Before we start the chat, I’d like to share a book description for Dancing Her Dreams Away.
A life without dreams is hardly worth living, but a dream of a lifetime is to die for.
Shelia King, a fun-loving grandma’s girl, needs to keep her days open for auditions in the hope of landing a role that will catapult her to stardom. With the threat of eviction looming, she scrambles to find a night job and convinces the owner of a hostess club to hire her. Now she’s a dance-partner-for-hire by night and struggling thespian by day. When her agent pitches a topless role, fearing her grandmother’s disapproval, Shelia declines. But after setbacks and considerable thought, she agrees to meet the producer. Gregory Livingston III is rich, suave, ridiculously fine, and the panacea for Shelia’s career woes. At first sight she shapes plans to win the role and his heart. She gets both and works hard to give an Oscar worthy performance. However, when the movie wraps, nothing can prepare her for the startling revelations about Greg’s past and the aftermath of a dream gone awry.

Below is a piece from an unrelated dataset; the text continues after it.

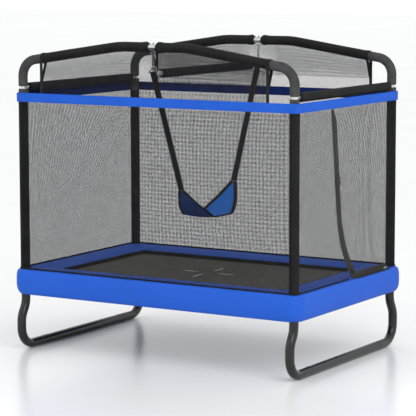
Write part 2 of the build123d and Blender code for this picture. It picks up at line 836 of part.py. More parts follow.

1. Alretha, I’m delighted that you’re joining us today. Your new book, Dancing Her Dreams Away, sounds like a truly magical tale of dreams, romance, and the obstacles along the way. Is your MC based on people you have met?
It’s wonderful to be here, and I truly appreciate your interest in “Dancing Her Dreams Away.” Laurel, it’s interesting that you use the word magical. The book is actually a little more like the other “M” word — mysterious. And yes, it is about dreams and there’s definitely romance, but in an edgy sort of way. The book is loosely inspired by a time in my life when I was pursuing an acting career, so I guess I would have to say Shelia and I have a lot in common. Some of the other core characters, such as her girlfriend Edwina, her grandmother Beatrice, the club owner, Heinz and the producer, Gregory, are fictional. However, there are people that I have encountered over the years who have similarities with the aforementioned characters.
2. Did you have the plot in mind first, or did it evolve from the character you created?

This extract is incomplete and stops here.